Up to and including the line that contains "RISE_POWER = 0.6", repeat each line of the data exactly, starting from the first.

• • •

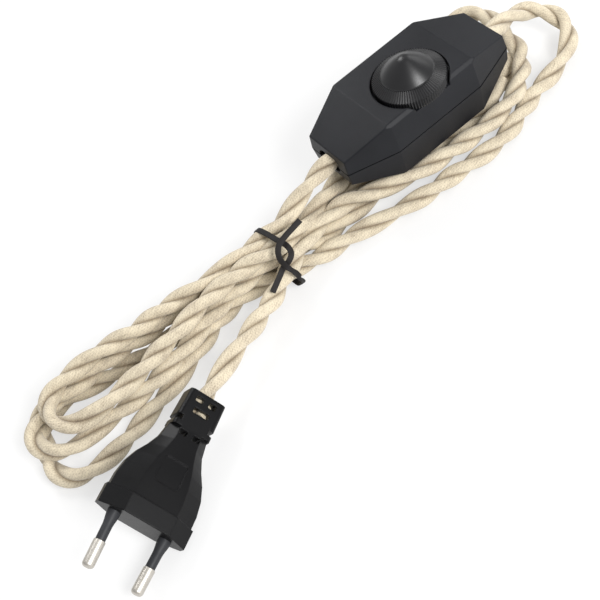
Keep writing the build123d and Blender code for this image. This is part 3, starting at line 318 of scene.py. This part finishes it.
# %% Ribbon helper
TIE_WIDTH = 2.1
TIE_THICKNESS = 0.6
FLAT_POWER = 0.35
RISE_POWER = 0.6


def fair(points, count):
    """Smooth line through points: Catmull-Rom cubic on each stretch, evenly sampled."""
    p = np.asarray(points, float)
    p = np.vstack([2 * p[0] - p[1], p, 2 * p[-1] - p[-2]])
    t = np.linspace(0.0, len(points) - 1.0, count)
    i = np.minimum(t.astype(int), len(points) - 2)
    f = (t - i)[:, None]
    a, b, c, d = p[i], p[i + 1], p[i + 2], p[i + 3]
    return 0.5 * (2 * b + (c - a) * f + (2 * a - 5 * b + 4 * c - d) * f**2
                  + (3 * b - a - 3 * c + d) * f**3)


def ribbon(points, outward, count=120):
    """Rings of a flat band, whose wide side lies across both path and outward.

    The section is a superellipse: each of cos(a) and sin(a) is raised to a power below
    one, with its sign kept, which squares the corners.
    """
    line = above_floor(fair(points, count))
    out = fair(outward, count)
    tangent = np.gradient(line, axis=0)
    tangent /= np.linalg.norm(tangent, axis=1)[:, None]
    out -= tangent * np.sum(out * tangent, axis=1)[:, None]
    out /= np.linalg.norm(out, axis=1)[:, None]
    side = np.cross(tangent, out)
    a = np.linspace(0.0, 2 * np.pi, 16, endpoint=False)
    flat = np.sign(np.cos(a)) * np.abs(np.cos(a)) ** FLAT_POWER * TIE_WIDTH / 2
    rise = np.sign(np.sin(a)) * np.abs(np.sin(a)) ** RISE_POWER * TIE_THICKNESS / 2
    ring = flat[None, :, None] * side[:, None] + rise[None, :, None] * out[:, None]
    return line[:, None] + MM * ring


print("band:", TIE_WIDTH, "x", TIE_THICKNESS, "mm")

# %% Tie round the waist
TOWARDS_VIEW = (-0.16, -0.61, 0.77)
LOWER_TAIL = [
    (-72, -6, 0.7), (-72, 1.5, 1.6), (-72, 4.9, 6), (-72, 5.2, 12), (-71.9, 2.2, 18.2),
    (-71.3, -3.5, 20.6), (-70.4, -9.5, 20.9), (-69.5, -14.2, 20.6), (-70.3, -17.6, 20.0),
    (-72.6, -18.6, 18.8), (-75.1, -17.6, 16.8), (-77.6, -18.2, 15.4), (-83.4, -21.1, 14.4),
]
LOWER_OUT = [
    (0, 0, -1), (0, 0.7, -0.7), (0, 1, 0), (0, 1, 0.3), (0, 0.6, 0.8), (0, 0, 1),
    (0, -0.3, 1), (-0.2, -0.5, 0.8), TOWARDS_VIEW, (-0.5, -0.8, 0.5), (-0.1, -0.8, 0.6),
    (0.1, -0.8, 0.6), TOWARDS_VIEW,
]
UPPER_TAIL = [
    (-72, -6, 0.7), (-72, -14.5, 1.4), (-71.4, -18.2, 4.5), (-71.9, -19.4, 8.0),
    (-72.3, -19.9, 11.5), (-73.3, -19.6, 15.0), (-74.4, -18.3, 18.2), (-74.2, -15.8, 20.4),
    (-71.9, -13.4, 22.2), (-67.6, -12.1, 22.6), (-60.2, -10.9, 22.8),
]
UPPER_OUT = [
    (0, 0, -1), (0, -0.6, -0.8), (0, -1, 0), (0.9, -0.4, 0), (-0.4, -1, 0.1),
    (0.8, -0.7, 0.1), (-0.6, -0.8, 0.4), (-0.3, -0.4, 0.9), (0.1, -0.4, 1),
    TOWARDS_VIEW, TOWARDS_VIEW,
]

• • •

• **Output below**
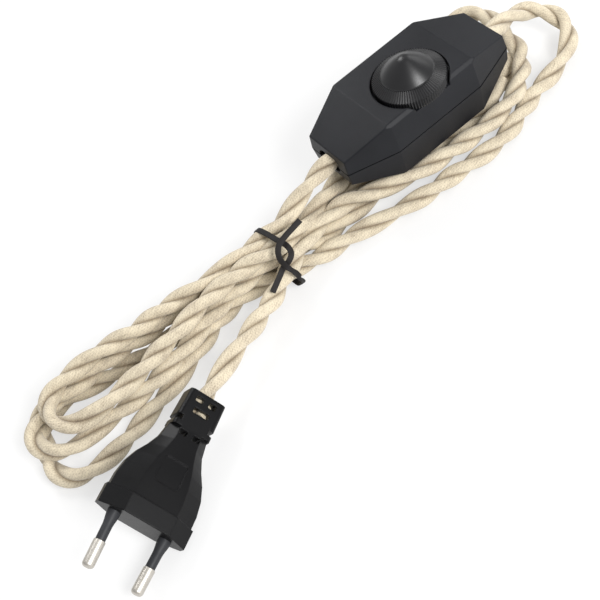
Keep writing the build123d and Blender code for this image. This is part 3, starting at line 318 of scene.py. This part finishes it.
# %% Ribbon helper
TIE_WIDTH = 2.1
TIE_THICKNESS = 0.6
FLAT_POWER = 0.35
RISE_POWER = 0.6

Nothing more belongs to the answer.